Level Three: Regimes that refuse to enforce the rule of law inside their borders, that knowingly harbor terrorists and criminals, that behave aggressively toward their neighbors or that abuse their own citizens would forfeit their territorial sovereignty and their right to govern. Period.

Of course, dozens of United Nations members would howl, given their own governmental inadequacies, their addiction to corruption and their present ability to get away with murder in the most literal sense. But we must recognize that the majority of the voices in the United Nations do not represent the majority of their own populations. The United Nations has become a travesty, a talkathon for tyrants. We must forge ahead, regardless of criticism.

If President Bush has the vision to see through the sovereignty con and to begin to dismantle the diplomatic defenses that coddle dictators, we just might live to see the day when a majority of the world's states will accept the self-evident truth that every government should be of the people, by the people, and for the people.

Ralph Peters is a frequent Post contributor and the author, most recently, of "Beyond Terror: Strategy in a Changing World."
 
Proof that Peters has gotten at least one thing right in his life:

"Military Intelligence, The Broken Branch"

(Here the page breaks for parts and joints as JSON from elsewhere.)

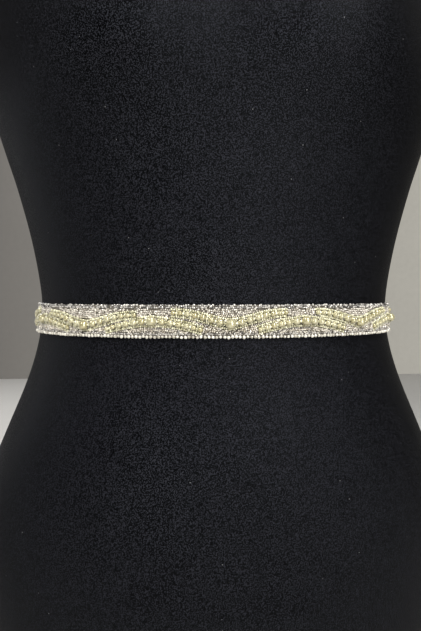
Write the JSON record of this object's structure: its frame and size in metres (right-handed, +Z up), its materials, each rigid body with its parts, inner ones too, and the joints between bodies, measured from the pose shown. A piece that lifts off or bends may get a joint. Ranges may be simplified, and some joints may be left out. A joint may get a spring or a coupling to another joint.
{
  "type": "beaded belt on a limbless dress form",
  "caption": "Pearl and seed bead sash belt, hooked at the back, round the waist of a limbless dress form covered in black jersey.",
  "frame": {"origin": "on the surface that the base plate rests on, under the middle of the part's width and depth", "axes": "+Z up, the wearer's front faces -Y, +X across the belt"},
  "size_m": [0.3544, 0.2362, 0.7046],
  "materials": {
    "black_jersey": "matte rib knit",
    "black_board": "satin",
    "beaded_cloth": "covered in seed beads",
    "ivory_pearl": "pearl lustre",
    "silver_wire": "polished"
  },
  "bodies": {
    "root": {"form_torso": "black_jersey", "base_plate": "black_board", "neck_cap": "black_board", "belt_band": "beaded_cloth", "pearl_arc_01": "ivory_pearl", "pearl_arc_02": "ivory_pearl", "pearl_arc_03": "ivory_pearl", "pearl_arc_04": "ivory_pearl", "pearl_arc_05": "ivory_pearl", "pearl_arc_06": "ivory_pearl", "pearl_arc_07": "ivory_pearl", "pearl_arc_08": "ivory_pearl", "pearl_arc_09": "ivory_pearl", "pearl_arc_10": "ivory_pearl", "pearl_arc_11": "ivory_pearl", "pearl_arc_12": "ivory_pearl", "pearl_arc_13": "ivory_pearl", "pearl_arc_14": "ivory_pearl", "pearl_arc_15": "ivory_pearl", "upper_eye": "silver_wire", "lower_eye": "silver_wire", "upper_hook": "silver_wire", "lower_hook": "silver_wire"}
  },
  "joints": []
}
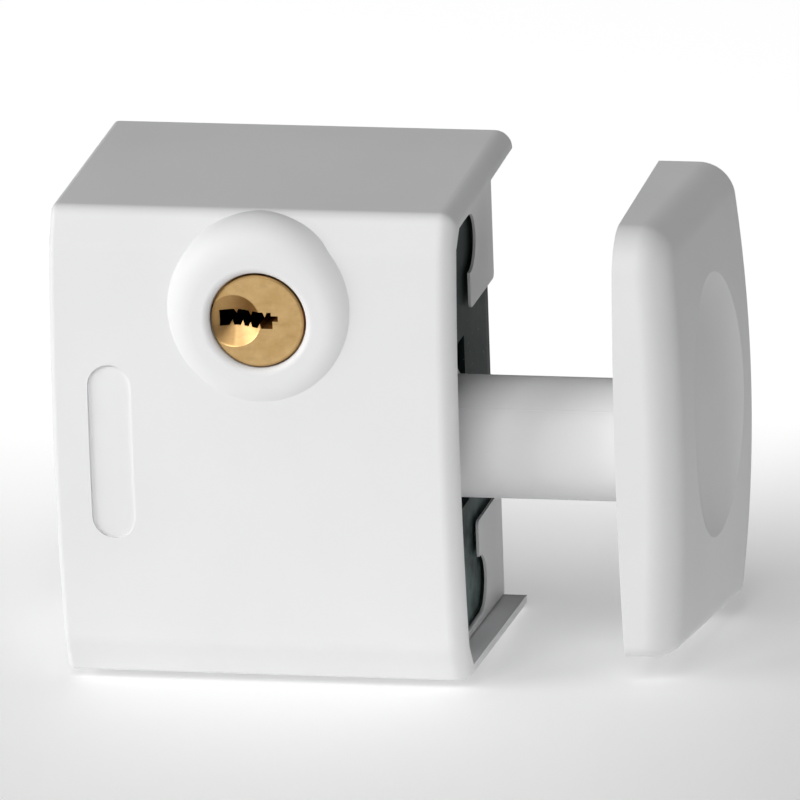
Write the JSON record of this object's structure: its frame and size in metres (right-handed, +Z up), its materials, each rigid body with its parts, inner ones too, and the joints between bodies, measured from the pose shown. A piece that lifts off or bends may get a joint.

Circa 2001 (when I left the Army), M.I. branch was a basket case. I know that because I was an M.I. officer. :banghead:
 
My experiance with MI was very poor. I ETS'd in '92 and wore crossed rifles. I did follow Ralph at CAS3 in 1987 and heard nothing but good stuff abut him.

While he may be a putz, I find his non-fiction writing great articulation and I agree with his points. I don't have to like someone to acknowledge that they have both an excellent command of the language and a world view I agree with.

His fiction is a bit dark for my tastes. I'd rather have the good guys win.

The Army has a great way of closing ranks and starting nasty rumour ccampains against folks with a different POV. Look what happened to Mike McGee when he published several articles criticizing the status quo. I suspect the same thing came from MI branch.